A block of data

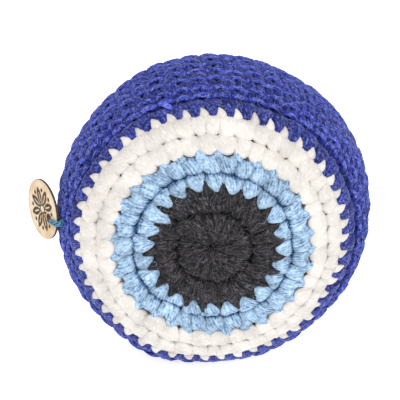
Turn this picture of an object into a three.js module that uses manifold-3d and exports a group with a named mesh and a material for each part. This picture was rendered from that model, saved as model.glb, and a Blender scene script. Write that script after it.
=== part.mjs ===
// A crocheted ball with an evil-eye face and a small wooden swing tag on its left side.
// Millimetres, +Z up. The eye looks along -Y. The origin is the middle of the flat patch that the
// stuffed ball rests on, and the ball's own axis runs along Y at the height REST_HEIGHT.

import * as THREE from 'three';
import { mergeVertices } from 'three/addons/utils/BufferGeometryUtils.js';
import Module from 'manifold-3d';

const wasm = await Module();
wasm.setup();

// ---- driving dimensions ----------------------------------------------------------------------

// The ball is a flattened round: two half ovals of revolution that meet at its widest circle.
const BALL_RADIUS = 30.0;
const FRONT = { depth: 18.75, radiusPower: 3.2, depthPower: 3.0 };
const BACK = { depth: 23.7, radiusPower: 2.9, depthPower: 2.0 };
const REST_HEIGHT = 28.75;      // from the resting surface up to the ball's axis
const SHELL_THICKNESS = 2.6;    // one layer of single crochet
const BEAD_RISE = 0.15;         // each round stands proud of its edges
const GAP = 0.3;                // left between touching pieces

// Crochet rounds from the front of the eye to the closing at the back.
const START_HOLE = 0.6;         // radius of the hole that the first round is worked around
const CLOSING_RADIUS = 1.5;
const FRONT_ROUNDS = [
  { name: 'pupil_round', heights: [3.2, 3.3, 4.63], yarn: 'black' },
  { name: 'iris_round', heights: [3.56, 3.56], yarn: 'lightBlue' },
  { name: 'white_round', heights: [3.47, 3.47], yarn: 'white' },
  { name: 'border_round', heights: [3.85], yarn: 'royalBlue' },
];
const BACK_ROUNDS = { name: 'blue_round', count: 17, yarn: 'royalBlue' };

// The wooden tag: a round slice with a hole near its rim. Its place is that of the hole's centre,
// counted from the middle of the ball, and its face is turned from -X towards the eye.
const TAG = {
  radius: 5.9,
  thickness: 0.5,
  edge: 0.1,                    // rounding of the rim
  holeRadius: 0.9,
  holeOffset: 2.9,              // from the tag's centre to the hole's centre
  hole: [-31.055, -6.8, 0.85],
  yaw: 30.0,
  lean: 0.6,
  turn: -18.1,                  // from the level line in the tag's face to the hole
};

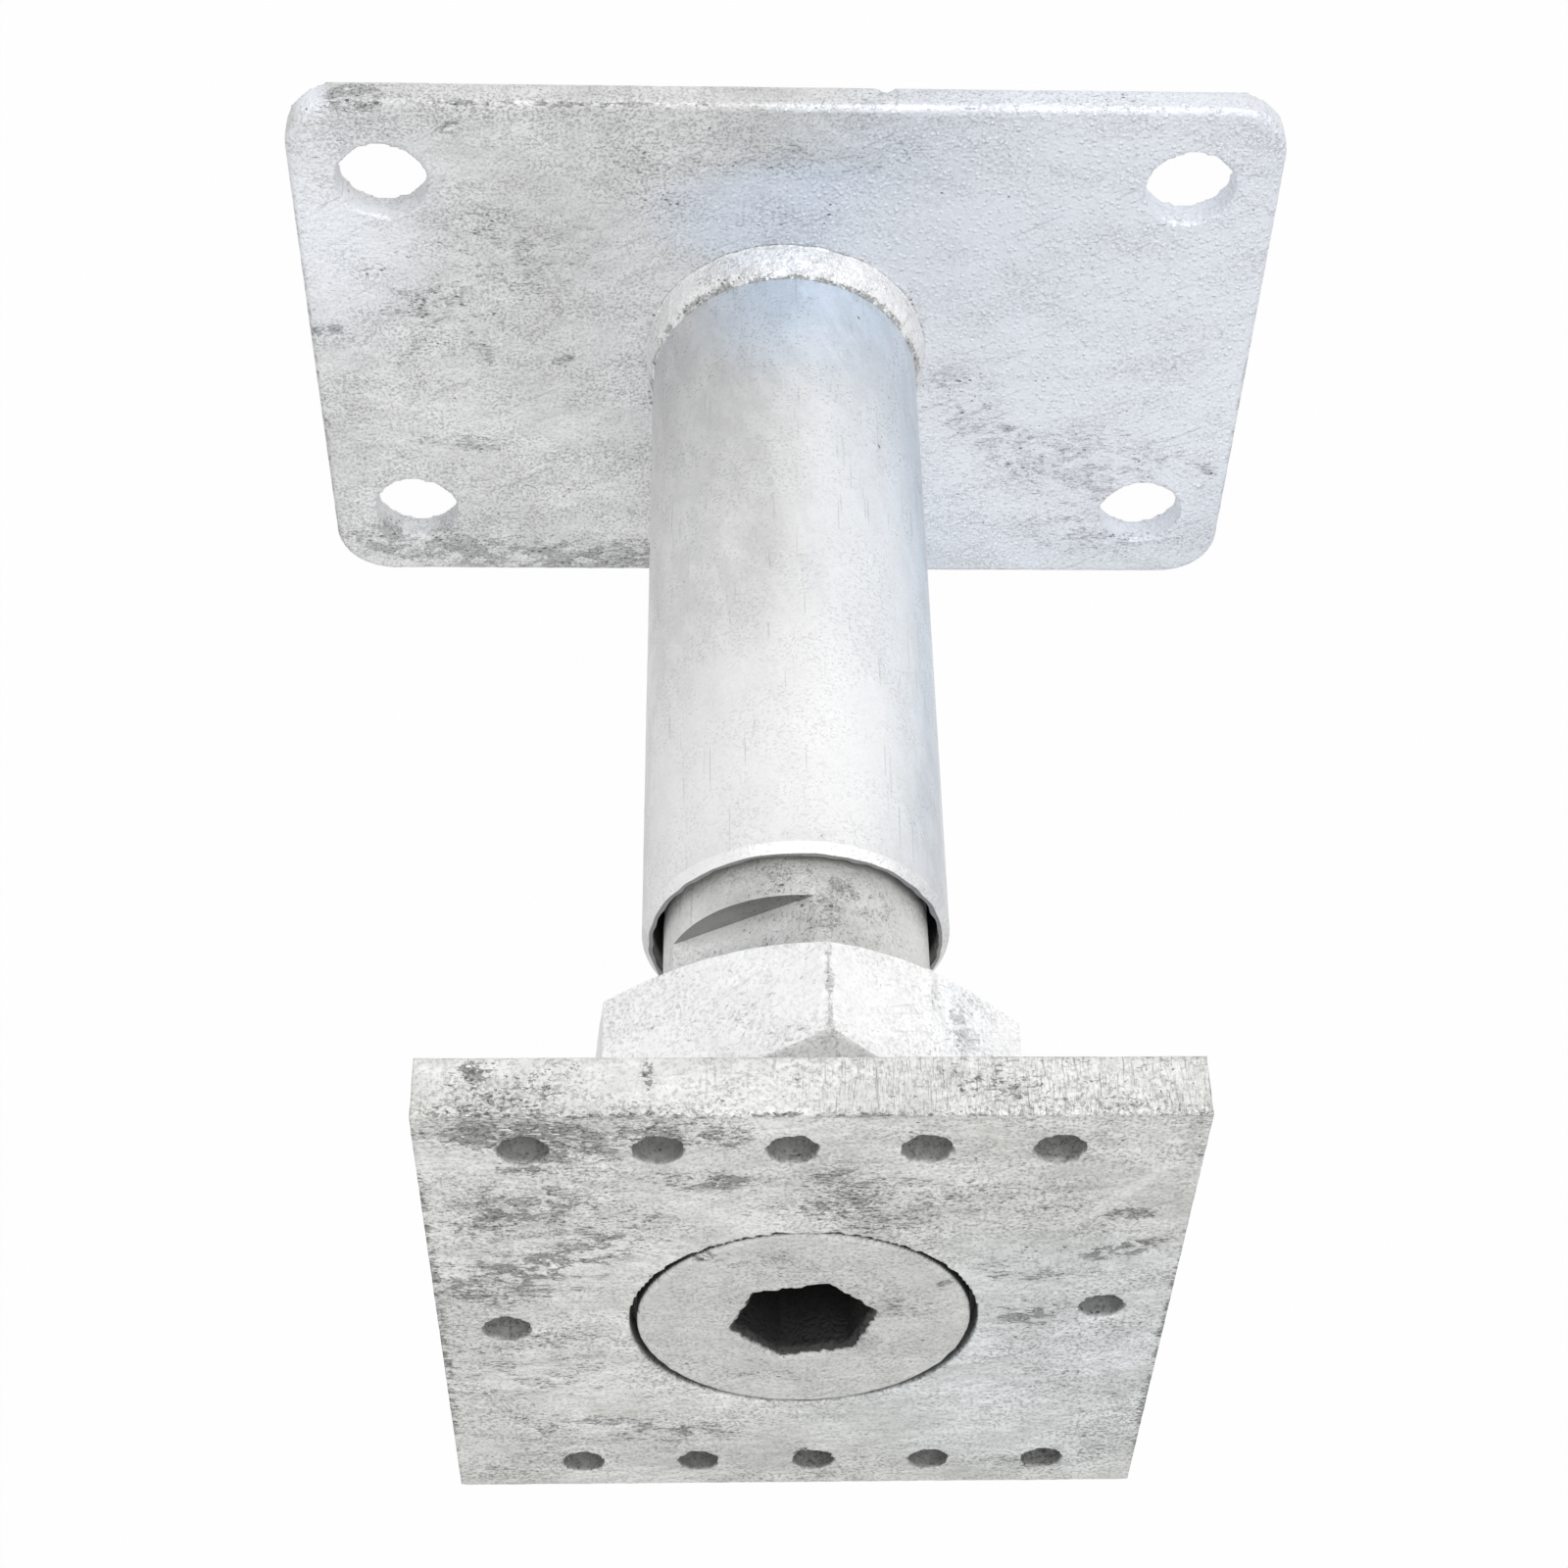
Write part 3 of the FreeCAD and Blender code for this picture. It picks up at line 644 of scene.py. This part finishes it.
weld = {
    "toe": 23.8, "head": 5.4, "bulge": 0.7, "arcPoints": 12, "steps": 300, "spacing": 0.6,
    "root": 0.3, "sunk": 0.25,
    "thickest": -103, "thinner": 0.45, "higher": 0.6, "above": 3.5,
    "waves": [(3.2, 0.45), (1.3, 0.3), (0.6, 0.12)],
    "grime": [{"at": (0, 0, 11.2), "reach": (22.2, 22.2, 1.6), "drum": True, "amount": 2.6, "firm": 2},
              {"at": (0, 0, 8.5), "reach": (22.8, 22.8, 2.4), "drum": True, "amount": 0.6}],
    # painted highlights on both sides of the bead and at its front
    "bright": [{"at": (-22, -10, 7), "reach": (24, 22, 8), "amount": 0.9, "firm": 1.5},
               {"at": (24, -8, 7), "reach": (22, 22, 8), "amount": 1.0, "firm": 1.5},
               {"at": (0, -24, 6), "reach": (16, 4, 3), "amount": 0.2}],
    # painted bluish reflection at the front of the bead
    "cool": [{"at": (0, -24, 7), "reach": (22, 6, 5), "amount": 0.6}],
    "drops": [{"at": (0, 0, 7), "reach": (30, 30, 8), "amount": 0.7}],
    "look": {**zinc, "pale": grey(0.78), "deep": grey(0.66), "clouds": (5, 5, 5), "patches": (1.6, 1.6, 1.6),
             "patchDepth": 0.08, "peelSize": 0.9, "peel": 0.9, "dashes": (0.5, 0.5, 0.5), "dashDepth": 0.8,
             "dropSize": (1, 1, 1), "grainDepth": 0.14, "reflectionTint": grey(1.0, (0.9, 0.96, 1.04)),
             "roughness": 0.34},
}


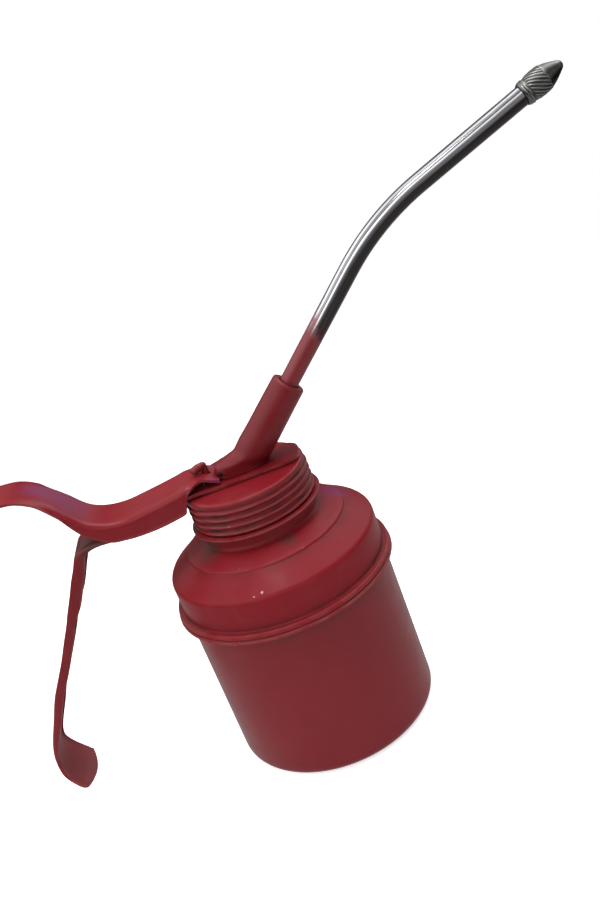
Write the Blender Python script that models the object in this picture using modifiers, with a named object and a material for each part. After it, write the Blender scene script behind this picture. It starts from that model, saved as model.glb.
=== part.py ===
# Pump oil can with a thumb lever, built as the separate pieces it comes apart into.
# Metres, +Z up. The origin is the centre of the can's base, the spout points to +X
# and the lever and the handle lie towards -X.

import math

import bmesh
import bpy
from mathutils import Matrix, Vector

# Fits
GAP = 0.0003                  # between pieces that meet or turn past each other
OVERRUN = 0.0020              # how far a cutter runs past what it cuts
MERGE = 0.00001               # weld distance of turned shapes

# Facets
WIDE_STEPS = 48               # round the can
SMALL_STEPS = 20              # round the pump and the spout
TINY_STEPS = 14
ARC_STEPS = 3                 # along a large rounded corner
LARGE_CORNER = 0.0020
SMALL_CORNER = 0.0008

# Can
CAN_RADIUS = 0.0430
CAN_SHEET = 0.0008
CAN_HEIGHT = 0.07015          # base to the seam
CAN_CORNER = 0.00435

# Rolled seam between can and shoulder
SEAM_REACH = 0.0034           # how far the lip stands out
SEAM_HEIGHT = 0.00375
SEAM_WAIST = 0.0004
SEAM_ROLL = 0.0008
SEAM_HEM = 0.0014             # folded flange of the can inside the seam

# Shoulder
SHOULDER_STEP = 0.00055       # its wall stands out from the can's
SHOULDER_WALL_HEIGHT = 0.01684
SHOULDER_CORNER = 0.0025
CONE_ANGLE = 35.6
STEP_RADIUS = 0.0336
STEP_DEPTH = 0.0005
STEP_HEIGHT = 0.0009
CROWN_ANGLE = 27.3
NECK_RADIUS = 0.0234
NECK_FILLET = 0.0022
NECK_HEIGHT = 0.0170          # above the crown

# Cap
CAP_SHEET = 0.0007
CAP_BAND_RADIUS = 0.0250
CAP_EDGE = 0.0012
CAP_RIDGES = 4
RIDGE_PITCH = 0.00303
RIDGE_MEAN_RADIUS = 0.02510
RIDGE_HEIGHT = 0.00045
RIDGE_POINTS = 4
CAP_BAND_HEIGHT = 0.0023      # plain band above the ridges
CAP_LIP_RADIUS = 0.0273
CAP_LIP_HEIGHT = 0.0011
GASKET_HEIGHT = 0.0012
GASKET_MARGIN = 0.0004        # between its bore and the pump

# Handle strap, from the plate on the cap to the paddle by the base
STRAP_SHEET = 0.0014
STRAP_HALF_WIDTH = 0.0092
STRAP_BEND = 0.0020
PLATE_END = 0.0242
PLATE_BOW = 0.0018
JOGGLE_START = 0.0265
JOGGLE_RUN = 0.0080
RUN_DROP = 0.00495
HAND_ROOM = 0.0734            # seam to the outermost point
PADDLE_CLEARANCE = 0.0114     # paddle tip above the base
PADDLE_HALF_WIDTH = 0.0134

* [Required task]
Beginning at the first line above, repeat exactly until the line containing "17, yarn: 'royalBlue'", which is included.

* [Exercise output]
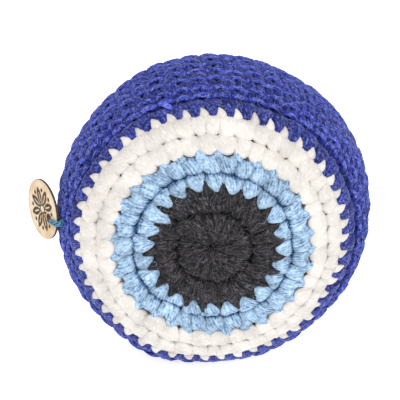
Turn this picture of an object into a three.js module that uses manifold-3d and exports a group with a named mesh and a material for each part. This picture was rendered from that model, saved as model.glb, and a Blender scene script. Write that script after it.
=== part.mjs ===
// A crocheted ball with an evil-eye face and a small wooden swing tag on its left side.
// Millimetres, +Z up. The eye looks along -Y. The origin is the middle of the flat patch that the
// stuffed ball rests on, and the ball's own axis runs along Y at the height REST_HEIGHT.

import * as THREE from 'three';
import { mergeVertices } from 'three/addons/utils/BufferGeometryUtils.js';
import Module from 'manifold-3d';

const wasm = await Module();
wasm.setup();

// ---- driving dimensions ----------------------------------------------------------------------

// The ball is a flattened round: two half ovals of revolution that meet at its widest circle.
const BALL_RADIUS = 30.0;
const FRONT = { depth: 18.75, radiusPower: 3.2, depthPower: 3.0 };
const BACK = { depth: 23.7, radiusPower: 2.9, depthPower: 2.0 };
const REST_HEIGHT = 28.75;      // from the resting surface up to the ball's axis
const SHELL_THICKNESS = 2.6;    // one layer of single crochet
const BEAD_RISE = 0.15;         // each round stands proud of its edges
const GAP = 0.3;                // left between touching pieces

// Crochet rounds from the front of the eye to the closing at the back.
const START_HOLE = 0.6;         // radius of the hole that the first round is worked around
const CLOSING_RADIUS = 1.5;
const FRONT_ROUNDS = [
  { name: 'pupil_round', heights: [3.2, 3.3, 4.63], yarn: 'black' },
  { name: 'iris_round', heights: [3.56, 3.56], yarn: 'lightBlue' },
  { name: 'white_round', heights: [3.47, 3.47], yarn: 'white' },
  { name: 'border_round', heights: [3.85], yarn: 'royalBlue' },
];
const BACK_ROUNDS = { name: 'blue_round', count: 17, yarn: 'royalBlue' };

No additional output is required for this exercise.